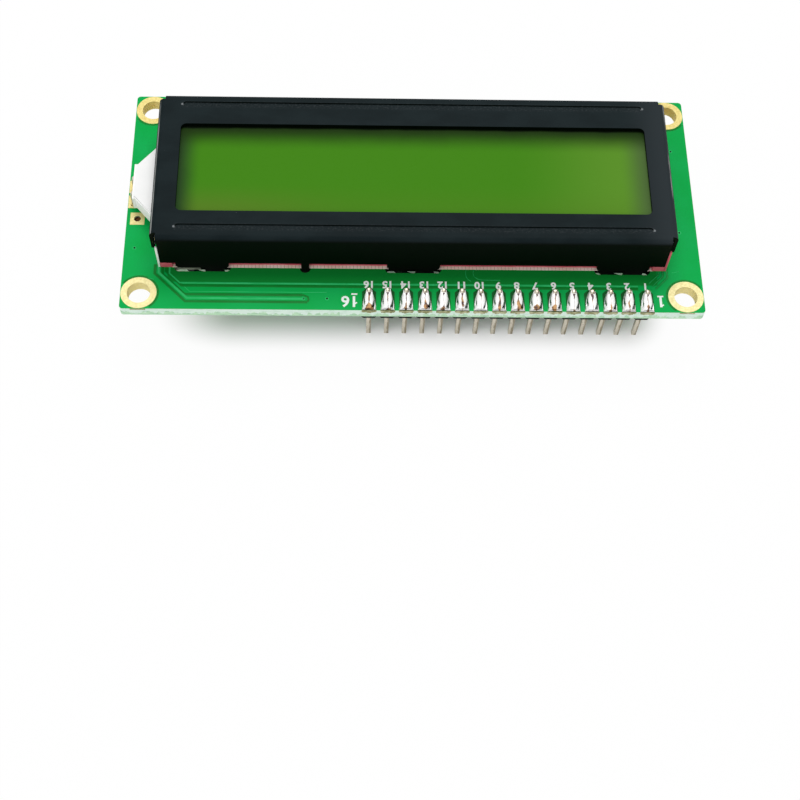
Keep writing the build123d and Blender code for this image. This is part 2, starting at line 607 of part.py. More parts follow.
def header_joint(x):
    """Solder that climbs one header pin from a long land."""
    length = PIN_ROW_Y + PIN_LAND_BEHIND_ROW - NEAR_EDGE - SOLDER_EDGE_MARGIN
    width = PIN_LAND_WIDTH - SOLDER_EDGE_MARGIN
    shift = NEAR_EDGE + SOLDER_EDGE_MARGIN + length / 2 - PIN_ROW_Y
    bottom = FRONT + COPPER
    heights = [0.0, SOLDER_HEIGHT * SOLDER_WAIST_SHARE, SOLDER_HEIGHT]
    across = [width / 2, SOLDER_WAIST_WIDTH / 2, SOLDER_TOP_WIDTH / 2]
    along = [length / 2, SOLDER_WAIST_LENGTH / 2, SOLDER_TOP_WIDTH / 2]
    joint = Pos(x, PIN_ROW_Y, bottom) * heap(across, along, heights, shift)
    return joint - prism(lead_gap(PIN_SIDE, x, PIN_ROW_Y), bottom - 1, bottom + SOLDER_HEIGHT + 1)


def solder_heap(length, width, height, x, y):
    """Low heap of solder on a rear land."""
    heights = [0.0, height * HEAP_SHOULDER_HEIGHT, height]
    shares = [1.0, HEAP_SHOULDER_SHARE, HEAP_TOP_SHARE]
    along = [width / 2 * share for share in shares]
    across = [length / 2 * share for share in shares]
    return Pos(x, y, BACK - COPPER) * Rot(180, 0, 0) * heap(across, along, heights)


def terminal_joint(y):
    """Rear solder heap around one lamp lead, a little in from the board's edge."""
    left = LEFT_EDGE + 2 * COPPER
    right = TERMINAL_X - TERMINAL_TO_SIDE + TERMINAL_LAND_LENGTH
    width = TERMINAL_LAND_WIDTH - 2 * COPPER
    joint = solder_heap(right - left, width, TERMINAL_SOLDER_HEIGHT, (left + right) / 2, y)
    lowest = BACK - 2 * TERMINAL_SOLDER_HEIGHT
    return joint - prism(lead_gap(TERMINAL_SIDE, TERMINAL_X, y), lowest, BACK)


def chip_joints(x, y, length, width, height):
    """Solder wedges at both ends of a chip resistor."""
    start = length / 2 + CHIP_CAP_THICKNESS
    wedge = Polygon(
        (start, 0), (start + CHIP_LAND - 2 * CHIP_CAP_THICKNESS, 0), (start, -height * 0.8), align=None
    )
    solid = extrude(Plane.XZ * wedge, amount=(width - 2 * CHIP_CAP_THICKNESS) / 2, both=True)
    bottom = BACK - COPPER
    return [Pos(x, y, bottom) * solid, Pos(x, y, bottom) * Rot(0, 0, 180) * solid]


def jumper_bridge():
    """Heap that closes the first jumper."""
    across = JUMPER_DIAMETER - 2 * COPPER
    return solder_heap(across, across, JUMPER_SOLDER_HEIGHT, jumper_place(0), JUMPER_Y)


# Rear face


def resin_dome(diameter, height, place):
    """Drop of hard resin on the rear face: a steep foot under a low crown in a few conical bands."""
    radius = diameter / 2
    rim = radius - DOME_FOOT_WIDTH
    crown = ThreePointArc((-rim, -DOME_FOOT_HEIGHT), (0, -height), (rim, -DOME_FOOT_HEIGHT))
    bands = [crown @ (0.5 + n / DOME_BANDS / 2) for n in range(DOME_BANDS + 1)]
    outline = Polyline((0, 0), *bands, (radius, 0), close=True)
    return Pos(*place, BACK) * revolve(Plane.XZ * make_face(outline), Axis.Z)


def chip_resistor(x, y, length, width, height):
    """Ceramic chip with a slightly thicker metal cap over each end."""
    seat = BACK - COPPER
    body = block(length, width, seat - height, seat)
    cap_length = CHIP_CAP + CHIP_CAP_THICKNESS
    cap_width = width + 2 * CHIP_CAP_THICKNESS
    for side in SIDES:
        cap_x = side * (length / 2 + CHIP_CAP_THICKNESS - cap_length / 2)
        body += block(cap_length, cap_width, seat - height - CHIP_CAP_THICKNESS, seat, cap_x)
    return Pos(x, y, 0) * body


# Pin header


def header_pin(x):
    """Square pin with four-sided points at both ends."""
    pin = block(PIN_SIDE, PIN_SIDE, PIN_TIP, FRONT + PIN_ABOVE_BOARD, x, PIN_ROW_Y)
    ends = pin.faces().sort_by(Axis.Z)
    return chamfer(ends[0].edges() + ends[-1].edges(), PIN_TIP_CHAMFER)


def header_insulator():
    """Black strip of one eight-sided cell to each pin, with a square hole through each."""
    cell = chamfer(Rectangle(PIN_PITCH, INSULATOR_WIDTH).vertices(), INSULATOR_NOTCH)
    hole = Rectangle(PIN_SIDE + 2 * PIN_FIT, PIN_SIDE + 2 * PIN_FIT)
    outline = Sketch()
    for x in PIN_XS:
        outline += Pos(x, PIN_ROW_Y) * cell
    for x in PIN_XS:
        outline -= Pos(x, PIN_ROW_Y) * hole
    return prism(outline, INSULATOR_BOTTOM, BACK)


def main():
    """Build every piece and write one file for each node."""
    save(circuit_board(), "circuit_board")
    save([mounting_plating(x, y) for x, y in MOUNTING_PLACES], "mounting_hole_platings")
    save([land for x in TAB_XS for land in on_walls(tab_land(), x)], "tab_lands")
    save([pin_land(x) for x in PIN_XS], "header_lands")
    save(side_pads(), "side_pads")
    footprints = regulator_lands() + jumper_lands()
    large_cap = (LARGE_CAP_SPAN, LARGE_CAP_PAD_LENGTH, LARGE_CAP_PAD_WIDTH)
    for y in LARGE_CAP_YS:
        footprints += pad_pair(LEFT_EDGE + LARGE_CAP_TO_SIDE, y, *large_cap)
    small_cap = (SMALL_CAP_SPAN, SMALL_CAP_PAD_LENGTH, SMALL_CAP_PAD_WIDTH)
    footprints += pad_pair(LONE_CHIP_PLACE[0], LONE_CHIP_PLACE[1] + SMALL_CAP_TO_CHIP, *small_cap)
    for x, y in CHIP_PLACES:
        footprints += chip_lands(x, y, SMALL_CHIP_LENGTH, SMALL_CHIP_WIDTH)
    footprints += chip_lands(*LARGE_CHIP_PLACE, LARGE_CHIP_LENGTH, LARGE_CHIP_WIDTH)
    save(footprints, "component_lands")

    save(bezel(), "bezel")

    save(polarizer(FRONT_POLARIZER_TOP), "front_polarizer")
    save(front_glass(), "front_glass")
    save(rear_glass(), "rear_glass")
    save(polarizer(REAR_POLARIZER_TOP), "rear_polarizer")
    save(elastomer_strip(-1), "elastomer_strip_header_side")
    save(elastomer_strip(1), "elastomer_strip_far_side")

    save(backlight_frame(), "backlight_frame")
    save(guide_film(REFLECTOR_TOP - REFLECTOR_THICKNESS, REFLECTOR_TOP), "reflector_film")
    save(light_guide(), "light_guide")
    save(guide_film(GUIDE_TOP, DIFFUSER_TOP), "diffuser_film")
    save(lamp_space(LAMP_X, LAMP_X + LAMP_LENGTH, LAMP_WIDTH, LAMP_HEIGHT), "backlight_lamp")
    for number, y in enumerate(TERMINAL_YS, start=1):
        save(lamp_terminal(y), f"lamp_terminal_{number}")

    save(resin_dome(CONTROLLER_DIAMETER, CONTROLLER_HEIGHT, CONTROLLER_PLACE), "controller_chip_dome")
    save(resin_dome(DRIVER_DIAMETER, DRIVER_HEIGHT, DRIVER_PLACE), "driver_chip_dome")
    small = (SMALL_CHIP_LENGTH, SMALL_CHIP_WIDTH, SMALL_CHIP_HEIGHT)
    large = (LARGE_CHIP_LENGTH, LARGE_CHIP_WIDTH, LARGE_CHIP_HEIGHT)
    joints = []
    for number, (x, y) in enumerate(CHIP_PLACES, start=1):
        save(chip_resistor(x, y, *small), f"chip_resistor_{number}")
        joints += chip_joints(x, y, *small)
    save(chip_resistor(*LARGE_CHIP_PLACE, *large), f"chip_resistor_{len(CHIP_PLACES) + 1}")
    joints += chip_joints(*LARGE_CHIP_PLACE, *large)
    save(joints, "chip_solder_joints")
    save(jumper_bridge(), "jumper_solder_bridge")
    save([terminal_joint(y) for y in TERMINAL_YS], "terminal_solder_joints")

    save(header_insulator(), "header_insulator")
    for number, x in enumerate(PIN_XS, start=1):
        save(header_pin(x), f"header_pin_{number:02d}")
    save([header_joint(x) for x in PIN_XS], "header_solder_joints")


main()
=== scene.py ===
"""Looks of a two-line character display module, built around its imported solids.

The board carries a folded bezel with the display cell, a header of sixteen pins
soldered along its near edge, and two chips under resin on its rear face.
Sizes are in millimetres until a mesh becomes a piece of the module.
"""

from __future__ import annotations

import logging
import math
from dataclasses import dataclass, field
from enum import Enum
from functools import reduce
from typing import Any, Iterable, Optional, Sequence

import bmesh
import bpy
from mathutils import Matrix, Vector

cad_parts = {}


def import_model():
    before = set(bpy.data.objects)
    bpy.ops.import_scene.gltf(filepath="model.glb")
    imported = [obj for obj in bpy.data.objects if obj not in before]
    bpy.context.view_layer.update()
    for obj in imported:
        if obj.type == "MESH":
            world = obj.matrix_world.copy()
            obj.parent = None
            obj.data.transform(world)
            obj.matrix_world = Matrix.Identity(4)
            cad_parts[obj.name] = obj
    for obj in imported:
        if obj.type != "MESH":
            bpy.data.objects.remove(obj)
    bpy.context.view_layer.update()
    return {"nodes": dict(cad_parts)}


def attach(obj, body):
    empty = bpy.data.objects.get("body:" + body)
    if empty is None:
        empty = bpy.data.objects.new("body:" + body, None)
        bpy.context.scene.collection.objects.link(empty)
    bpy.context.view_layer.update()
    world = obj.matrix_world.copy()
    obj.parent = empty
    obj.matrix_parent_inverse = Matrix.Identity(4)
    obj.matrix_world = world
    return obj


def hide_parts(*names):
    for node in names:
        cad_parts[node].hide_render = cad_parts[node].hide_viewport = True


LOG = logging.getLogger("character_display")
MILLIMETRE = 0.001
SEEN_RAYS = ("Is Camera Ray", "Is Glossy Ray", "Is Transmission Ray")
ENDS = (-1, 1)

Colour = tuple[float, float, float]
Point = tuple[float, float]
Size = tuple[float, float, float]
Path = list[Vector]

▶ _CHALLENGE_
Quote word for word every line from the one that has "for number, x" through the one that has "obj.matrix_parent_inverse = Matrix.Identity(4)".

▶ _WRITTEN SOLUTION_
    for number, x in enumerate(PIN_XS, start=1):
        save(header_pin(x), f"header_pin_{number:02d}")
    save([header_joint(x) for x in PIN_XS], "header_solder_joints")


main()
=== scene.py ===
"""Looks of a two-line character display module, built around its imported solids.

The board carries a folded bezel with the display cell, a header of sixteen pins
soldered along its near edge, and two chips under resin on its rear face.
Sizes are in millimetres until a mesh becomes a piece of the module.
"""

from __future__ import annotations

import logging
import math
from dataclasses import dataclass, field
from enum import Enum
from functools import reduce
from typing import Any, Iterable, Optional, Sequence

import bmesh
import bpy
from mathutils import Matrix, Vector

cad_parts = {}


def import_model():
    before = set(bpy.data.objects)
    bpy.ops.import_scene.gltf(filepath="model.glb")
    imported = [obj for obj in bpy.data.objects if obj not in before]
    bpy.context.view_layer.update()
    for obj in imported:
        if obj.type == "MESH":
            world = obj.matrix_world.copy()
            obj.parent = None
            obj.data.transform(world)
            obj.matrix_world = Matrix.Identity(4)
            cad_parts[obj.name] = obj
    for obj in imported:
        if obj.type != "MESH":
            bpy.data.objects.remove(obj)
    bpy.context.view_layer.update()
    return {"nodes": dict(cad_parts)}


def attach(obj, body):
    empty = bpy.data.objects.get("body:" + body)
    if empty is None:
        empty = bpy.data.objects.new("body:" + body, None)
        bpy.context.scene.collection.objects.link(empty)
    bpy.context.view_layer.update()
    world = obj.matrix_world.copy()
    obj.parent = empty
    obj.matrix_parent_inverse = Matrix.Identity(4)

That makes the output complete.